- Materials provided:
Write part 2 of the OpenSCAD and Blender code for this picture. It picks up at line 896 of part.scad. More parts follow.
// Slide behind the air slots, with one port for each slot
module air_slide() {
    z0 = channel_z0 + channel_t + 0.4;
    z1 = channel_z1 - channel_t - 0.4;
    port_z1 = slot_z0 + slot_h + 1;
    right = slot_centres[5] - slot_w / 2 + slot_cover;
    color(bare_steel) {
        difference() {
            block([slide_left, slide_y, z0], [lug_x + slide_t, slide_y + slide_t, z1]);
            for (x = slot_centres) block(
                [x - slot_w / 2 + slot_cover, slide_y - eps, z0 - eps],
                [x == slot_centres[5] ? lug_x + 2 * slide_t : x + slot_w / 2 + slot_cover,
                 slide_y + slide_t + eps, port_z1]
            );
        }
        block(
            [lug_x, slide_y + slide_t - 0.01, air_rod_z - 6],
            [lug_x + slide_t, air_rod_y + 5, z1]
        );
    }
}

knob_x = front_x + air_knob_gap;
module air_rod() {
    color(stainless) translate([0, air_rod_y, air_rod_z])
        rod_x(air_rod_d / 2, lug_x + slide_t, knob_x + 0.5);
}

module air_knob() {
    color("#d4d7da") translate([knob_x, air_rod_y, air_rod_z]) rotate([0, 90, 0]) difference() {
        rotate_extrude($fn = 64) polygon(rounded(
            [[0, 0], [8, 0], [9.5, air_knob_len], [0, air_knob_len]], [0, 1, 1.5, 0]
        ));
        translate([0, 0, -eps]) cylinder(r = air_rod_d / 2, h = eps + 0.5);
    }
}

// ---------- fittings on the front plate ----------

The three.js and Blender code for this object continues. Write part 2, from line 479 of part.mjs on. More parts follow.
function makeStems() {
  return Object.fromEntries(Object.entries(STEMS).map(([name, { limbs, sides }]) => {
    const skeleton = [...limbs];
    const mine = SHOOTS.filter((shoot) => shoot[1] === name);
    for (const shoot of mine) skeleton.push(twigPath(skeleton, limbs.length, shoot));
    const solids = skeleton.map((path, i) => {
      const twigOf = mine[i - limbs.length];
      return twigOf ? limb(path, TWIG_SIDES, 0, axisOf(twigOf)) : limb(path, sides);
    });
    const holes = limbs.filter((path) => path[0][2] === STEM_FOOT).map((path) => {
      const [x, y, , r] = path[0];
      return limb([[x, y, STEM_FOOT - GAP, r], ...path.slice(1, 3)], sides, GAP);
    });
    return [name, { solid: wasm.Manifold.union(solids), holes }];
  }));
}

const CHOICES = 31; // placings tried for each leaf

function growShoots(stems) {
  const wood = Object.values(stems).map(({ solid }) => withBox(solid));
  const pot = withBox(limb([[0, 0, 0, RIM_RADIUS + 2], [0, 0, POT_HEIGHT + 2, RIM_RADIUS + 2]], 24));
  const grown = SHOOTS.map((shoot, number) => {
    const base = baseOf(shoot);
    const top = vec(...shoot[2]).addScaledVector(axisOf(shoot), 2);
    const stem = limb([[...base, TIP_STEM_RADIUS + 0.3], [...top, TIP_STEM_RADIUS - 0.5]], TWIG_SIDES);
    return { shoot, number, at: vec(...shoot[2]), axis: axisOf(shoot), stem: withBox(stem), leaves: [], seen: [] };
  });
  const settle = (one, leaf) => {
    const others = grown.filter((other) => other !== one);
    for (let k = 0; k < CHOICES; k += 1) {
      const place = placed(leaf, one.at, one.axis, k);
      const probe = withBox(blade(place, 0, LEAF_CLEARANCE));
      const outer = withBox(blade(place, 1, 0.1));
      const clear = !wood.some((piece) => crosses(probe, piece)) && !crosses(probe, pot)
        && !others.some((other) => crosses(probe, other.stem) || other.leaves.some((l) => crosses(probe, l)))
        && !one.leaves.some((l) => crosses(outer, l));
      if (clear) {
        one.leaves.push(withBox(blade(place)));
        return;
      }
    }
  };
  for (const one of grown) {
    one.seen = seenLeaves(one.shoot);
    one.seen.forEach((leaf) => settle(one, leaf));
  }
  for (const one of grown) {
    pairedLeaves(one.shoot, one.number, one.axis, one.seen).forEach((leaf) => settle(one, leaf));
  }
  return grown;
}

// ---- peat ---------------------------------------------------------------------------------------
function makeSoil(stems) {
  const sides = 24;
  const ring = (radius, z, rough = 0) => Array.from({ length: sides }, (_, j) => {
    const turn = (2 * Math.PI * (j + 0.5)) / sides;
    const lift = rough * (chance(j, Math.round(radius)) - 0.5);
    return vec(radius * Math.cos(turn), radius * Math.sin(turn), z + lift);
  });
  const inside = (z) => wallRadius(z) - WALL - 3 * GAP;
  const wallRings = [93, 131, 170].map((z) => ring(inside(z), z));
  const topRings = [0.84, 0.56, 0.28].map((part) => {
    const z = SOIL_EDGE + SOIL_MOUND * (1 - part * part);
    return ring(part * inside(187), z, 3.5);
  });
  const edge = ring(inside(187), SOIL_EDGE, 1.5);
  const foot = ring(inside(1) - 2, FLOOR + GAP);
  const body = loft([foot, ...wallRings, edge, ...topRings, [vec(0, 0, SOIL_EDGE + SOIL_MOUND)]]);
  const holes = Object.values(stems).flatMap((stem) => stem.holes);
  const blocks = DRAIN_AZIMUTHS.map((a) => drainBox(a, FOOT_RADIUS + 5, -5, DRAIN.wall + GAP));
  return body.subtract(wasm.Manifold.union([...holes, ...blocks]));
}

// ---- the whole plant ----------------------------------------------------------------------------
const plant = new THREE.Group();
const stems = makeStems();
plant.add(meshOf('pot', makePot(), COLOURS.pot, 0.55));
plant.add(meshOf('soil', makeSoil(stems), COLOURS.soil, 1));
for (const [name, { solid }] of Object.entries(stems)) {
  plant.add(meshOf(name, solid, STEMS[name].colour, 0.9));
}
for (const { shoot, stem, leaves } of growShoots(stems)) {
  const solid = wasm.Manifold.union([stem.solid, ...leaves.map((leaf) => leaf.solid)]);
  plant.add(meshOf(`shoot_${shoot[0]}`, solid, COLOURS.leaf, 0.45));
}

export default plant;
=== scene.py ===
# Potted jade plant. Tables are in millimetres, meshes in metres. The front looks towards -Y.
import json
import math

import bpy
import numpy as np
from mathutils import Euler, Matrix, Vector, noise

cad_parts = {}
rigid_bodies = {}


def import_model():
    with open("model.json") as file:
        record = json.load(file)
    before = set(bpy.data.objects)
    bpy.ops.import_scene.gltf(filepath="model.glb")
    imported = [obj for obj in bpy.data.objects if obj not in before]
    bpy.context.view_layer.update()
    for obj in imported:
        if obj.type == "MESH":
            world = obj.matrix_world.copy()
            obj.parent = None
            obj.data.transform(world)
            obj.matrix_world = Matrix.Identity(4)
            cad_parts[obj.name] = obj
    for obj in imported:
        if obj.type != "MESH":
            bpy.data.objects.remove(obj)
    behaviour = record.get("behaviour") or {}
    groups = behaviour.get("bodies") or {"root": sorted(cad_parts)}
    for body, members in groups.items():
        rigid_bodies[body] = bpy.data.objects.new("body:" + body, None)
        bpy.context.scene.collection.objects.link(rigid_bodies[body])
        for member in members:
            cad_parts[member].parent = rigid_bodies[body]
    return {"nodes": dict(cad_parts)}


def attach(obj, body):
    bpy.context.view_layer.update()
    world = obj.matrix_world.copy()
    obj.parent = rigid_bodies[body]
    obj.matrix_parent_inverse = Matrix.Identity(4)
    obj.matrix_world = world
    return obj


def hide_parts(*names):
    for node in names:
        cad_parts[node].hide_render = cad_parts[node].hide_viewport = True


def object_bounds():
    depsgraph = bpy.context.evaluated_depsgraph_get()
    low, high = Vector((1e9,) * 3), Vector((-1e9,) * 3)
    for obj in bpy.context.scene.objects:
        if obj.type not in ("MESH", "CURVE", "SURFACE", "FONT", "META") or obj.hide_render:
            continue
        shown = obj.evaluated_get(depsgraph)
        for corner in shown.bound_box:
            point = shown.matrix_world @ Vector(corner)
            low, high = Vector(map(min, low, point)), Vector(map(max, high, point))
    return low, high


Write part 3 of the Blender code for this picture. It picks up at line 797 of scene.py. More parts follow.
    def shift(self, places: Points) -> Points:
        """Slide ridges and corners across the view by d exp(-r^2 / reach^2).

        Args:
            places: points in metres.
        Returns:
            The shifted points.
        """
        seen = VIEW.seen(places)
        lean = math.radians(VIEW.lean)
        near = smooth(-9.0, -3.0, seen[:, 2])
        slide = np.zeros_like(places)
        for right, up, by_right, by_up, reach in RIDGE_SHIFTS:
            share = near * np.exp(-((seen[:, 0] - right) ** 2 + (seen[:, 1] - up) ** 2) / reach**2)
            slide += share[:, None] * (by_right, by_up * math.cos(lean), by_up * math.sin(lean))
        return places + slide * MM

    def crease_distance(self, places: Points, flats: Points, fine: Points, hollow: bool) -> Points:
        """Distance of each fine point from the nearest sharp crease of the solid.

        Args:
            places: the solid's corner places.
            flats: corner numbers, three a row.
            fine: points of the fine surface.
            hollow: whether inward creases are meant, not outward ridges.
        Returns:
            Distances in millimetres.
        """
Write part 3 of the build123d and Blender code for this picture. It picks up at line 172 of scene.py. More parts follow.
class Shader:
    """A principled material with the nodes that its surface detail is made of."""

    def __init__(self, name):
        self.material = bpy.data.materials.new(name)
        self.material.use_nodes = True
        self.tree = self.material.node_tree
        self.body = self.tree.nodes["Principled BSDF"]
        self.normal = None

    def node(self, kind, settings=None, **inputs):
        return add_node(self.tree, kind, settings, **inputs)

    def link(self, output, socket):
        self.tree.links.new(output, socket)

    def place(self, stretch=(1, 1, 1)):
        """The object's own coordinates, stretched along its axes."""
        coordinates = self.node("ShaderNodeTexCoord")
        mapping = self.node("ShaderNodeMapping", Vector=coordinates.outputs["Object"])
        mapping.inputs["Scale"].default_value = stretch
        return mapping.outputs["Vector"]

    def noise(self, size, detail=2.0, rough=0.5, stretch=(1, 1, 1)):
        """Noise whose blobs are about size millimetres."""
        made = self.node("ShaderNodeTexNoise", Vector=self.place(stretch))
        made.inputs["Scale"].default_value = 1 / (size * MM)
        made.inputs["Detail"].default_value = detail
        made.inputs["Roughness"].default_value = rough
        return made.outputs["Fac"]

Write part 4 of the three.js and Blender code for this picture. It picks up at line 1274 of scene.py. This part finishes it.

- Required task: Only the lines from the one bearing "---- the whole" through the one bearing "obj.matrix_world = Matrix.Identity(4)" should be repeated, exactly as given.

- Output of the exercise:
// ---- the whole plant ----------------------------------------------------------------------------
const plant = new THREE.Group();
const stems = makeStems();
plant.add(meshOf('pot', makePot(), COLOURS.pot, 0.55));
plant.add(meshOf('soil', makeSoil(stems), COLOURS.soil, 1));
for (const [name, { solid }] of Object.entries(stems)) {
  plant.add(meshOf(name, solid, STEMS[name].colour, 0.9));
}
for (const { shoot, stem, leaves } of growShoots(stems)) {
  const solid = wasm.Manifold.union([stem.solid, ...leaves.map((leaf) => leaf.solid)]);
  plant.add(meshOf(`shoot_${shoot[0]}`, solid, COLOURS.leaf, 0.45));
}

export default plant;
=== scene.py ===
# Potted jade plant. Tables are in millimetres, meshes in metres. The front looks towards -Y.
import json
import math

import bpy
import numpy as np
from mathutils import Euler, Matrix, Vector, noise

cad_parts = {}
rigid_bodies = {}


def import_model():
    with open("model.json") as file:
        record = json.load(file)
    before = set(bpy.data.objects)
    bpy.ops.import_scene.gltf(filepath="model.glb")
    imported = [obj for obj in bpy.data.objects if obj not in before]
    bpy.context.view_layer.update()
    for obj in imported:
        if obj.type == "MESH":
            world = obj.matrix_world.copy()
            obj.parent = None
            obj.data.transform(world)
            obj.matrix_world = Matrix.Identity(4)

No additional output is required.